Data to process:
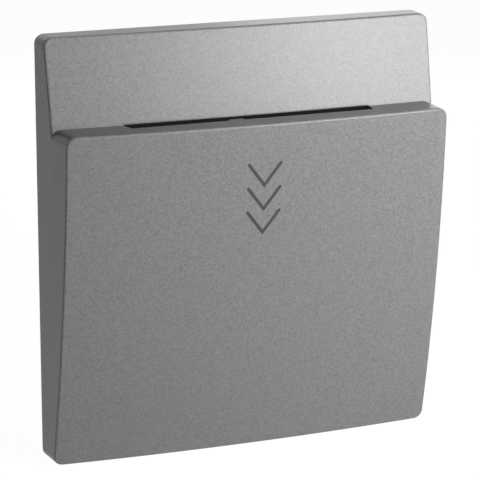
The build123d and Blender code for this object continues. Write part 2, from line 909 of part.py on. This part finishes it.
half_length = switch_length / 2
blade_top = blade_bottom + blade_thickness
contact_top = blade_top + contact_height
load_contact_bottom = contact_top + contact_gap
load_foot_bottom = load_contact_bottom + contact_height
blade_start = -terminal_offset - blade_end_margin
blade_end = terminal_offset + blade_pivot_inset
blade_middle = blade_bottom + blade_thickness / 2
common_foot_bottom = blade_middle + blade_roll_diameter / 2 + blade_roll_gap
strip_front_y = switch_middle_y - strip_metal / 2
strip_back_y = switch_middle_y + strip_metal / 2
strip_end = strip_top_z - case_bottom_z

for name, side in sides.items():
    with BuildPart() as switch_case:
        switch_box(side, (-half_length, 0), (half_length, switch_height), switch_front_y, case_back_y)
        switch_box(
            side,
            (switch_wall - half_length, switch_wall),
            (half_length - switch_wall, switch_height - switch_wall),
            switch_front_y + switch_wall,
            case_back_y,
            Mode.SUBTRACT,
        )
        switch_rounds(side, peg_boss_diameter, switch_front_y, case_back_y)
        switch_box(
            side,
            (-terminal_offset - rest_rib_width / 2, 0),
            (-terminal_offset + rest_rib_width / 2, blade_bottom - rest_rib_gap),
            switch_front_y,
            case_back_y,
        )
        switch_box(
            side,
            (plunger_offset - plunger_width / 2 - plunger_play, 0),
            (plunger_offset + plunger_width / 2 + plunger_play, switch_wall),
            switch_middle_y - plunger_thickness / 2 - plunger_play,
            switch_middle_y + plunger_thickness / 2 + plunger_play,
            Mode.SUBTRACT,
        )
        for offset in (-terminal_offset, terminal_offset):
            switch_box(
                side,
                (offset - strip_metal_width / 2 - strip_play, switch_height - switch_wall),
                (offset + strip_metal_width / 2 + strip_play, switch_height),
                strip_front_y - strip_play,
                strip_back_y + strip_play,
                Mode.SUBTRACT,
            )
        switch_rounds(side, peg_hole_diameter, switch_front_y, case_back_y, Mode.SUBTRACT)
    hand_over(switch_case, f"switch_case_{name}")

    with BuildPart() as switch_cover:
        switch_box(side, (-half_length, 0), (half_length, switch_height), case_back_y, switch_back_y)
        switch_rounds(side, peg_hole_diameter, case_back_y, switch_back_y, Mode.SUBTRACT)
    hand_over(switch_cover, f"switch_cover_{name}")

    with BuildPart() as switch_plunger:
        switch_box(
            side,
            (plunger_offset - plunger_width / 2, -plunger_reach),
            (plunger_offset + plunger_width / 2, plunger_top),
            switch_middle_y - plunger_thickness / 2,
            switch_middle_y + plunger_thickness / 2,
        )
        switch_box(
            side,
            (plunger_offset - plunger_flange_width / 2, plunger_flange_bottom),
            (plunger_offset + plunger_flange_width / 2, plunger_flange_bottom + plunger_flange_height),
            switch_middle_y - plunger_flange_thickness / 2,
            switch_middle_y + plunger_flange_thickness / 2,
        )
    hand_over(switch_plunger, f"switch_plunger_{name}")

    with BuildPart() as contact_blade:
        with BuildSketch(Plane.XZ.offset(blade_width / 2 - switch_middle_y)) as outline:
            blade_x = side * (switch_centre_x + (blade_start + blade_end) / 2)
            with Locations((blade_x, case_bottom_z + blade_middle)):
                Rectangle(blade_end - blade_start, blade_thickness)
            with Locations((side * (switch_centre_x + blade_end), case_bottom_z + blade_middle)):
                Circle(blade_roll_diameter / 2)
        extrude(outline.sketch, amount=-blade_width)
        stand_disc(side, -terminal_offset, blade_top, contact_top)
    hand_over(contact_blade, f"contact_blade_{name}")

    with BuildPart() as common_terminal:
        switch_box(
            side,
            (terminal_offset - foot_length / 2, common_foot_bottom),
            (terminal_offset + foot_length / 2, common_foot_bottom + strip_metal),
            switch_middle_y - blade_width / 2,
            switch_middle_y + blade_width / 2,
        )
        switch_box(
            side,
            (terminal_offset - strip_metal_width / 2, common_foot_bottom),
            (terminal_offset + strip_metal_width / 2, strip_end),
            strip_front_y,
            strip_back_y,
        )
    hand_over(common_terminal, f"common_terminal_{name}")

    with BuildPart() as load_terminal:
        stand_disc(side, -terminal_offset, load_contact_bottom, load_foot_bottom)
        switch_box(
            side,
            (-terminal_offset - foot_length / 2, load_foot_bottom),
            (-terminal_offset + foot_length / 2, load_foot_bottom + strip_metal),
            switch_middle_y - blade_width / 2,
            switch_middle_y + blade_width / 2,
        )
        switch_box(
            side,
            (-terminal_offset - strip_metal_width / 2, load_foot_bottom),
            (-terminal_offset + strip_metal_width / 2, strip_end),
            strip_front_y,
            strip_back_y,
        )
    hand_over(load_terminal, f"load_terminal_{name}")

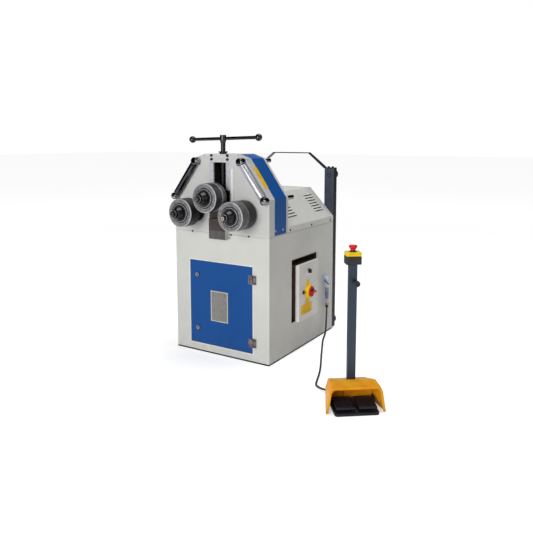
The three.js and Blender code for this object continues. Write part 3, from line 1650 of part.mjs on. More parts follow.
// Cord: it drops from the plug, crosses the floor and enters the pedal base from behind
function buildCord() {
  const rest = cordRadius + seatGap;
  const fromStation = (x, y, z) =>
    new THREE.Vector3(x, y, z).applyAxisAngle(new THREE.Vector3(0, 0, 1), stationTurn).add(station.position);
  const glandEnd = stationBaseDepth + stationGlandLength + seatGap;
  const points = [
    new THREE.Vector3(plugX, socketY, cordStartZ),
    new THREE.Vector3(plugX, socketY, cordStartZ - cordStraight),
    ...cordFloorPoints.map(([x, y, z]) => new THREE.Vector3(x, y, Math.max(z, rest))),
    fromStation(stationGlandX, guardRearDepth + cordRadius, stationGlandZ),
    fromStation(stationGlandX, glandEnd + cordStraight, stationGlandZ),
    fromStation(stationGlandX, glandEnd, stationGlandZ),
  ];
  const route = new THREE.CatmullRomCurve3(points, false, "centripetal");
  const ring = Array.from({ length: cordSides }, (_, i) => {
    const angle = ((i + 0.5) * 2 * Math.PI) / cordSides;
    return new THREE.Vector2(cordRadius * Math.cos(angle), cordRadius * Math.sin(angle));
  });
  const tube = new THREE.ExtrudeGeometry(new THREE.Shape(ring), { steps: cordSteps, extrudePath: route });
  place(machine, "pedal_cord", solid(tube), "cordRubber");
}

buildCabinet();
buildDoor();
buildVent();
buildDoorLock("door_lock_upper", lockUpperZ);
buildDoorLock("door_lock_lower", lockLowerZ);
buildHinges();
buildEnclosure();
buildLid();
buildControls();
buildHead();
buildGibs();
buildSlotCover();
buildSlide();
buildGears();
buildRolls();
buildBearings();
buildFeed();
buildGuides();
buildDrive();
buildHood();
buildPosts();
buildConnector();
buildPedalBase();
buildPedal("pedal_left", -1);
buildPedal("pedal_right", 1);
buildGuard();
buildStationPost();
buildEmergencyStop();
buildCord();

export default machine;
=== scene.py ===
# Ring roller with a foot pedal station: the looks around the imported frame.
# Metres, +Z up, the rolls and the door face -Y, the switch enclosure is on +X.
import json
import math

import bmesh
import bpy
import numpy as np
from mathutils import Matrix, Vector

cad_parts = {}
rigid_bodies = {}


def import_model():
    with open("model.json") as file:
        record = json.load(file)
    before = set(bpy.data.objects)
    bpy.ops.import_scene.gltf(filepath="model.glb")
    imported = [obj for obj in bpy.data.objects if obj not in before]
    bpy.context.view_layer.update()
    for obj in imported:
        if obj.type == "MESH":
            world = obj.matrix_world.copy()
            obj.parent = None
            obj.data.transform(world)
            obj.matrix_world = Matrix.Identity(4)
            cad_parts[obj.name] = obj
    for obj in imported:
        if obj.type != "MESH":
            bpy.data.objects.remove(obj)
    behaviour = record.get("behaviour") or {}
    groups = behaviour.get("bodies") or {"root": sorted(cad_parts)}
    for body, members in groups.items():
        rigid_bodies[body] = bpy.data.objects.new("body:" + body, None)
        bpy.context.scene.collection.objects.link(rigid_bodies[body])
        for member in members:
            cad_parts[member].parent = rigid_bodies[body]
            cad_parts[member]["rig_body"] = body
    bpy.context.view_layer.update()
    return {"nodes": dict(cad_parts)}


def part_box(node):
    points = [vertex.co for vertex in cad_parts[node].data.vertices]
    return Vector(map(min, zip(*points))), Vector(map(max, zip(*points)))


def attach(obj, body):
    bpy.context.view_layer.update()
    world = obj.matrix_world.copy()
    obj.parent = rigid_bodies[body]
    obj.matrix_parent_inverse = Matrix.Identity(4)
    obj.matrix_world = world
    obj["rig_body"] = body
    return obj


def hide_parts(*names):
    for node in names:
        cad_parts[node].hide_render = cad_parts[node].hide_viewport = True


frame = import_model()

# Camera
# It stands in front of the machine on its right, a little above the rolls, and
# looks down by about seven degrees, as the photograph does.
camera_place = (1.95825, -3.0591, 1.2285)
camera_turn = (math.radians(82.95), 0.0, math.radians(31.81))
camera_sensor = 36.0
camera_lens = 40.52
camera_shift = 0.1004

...

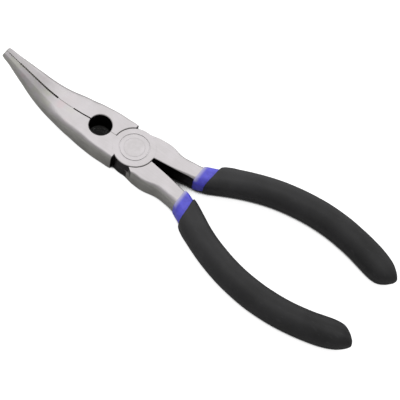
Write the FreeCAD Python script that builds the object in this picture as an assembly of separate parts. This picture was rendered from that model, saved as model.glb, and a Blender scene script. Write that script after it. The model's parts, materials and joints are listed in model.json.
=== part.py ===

Task requirements: Transcribe word for word the lines from the one holding "buildCabinet();" through the one holding "cad_parts[member].parent = rigid_bodies[body]". Include both, and add nothing.

Final result:
buildCabinet();
buildDoor();
buildVent();
buildDoorLock("door_lock_upper", lockUpperZ);
buildDoorLock("door_lock_lower", lockLowerZ);
buildHinges();
buildEnclosure();
buildLid();
buildControls();
buildHead();
buildGibs();
buildSlotCover();
buildSlide();
buildGears();
buildRolls();
buildBearings();
buildFeed();
buildGuides();
buildDrive();
buildHood();
buildPosts();
buildConnector();
buildPedalBase();
buildPedal("pedal_left", -1);
buildPedal("pedal_right", 1);
buildGuard();
buildStationPost();
buildEmergencyStop();
buildCord();

export default machine;
=== scene.py ===
# Ring roller with a foot pedal station: the looks around the imported frame.
# Metres, +Z up, the rolls and the door face -Y, the switch enclosure is on +X.
import json
import math

import bmesh
import bpy
import numpy as np
from mathutils import Matrix, Vector

cad_parts = {}
rigid_bodies = {}


def import_model():
    with open("model.json") as file:
        record = json.load(file)
    before = set(bpy.data.objects)
    bpy.ops.import_scene.gltf(filepath="model.glb")
    imported = [obj for obj in bpy.data.objects if obj not in before]
    bpy.context.view_layer.update()
    for obj in imported:
        if obj.type == "MESH":
            world = obj.matrix_world.copy()
            obj.parent = None
            obj.data.transform(world)
            obj.matrix_world = Matrix.Identity(4)
            cad_parts[obj.name] = obj
    for obj in imported:
        if obj.type != "MESH":
            bpy.data.objects.remove(obj)
    behaviour = record.get("behaviour") or {}
    groups = behaviour.get("bodies") or {"root": sorted(cad_parts)}
    for body, members in groups.items():
        rigid_bodies[body] = bpy.data.objects.new("body:" + body, None)
        bpy.context.scene.collection.objects.link(rigid_bodies[body])
        for member in members:
            cad_parts[member].parent = rigid_bodies[body]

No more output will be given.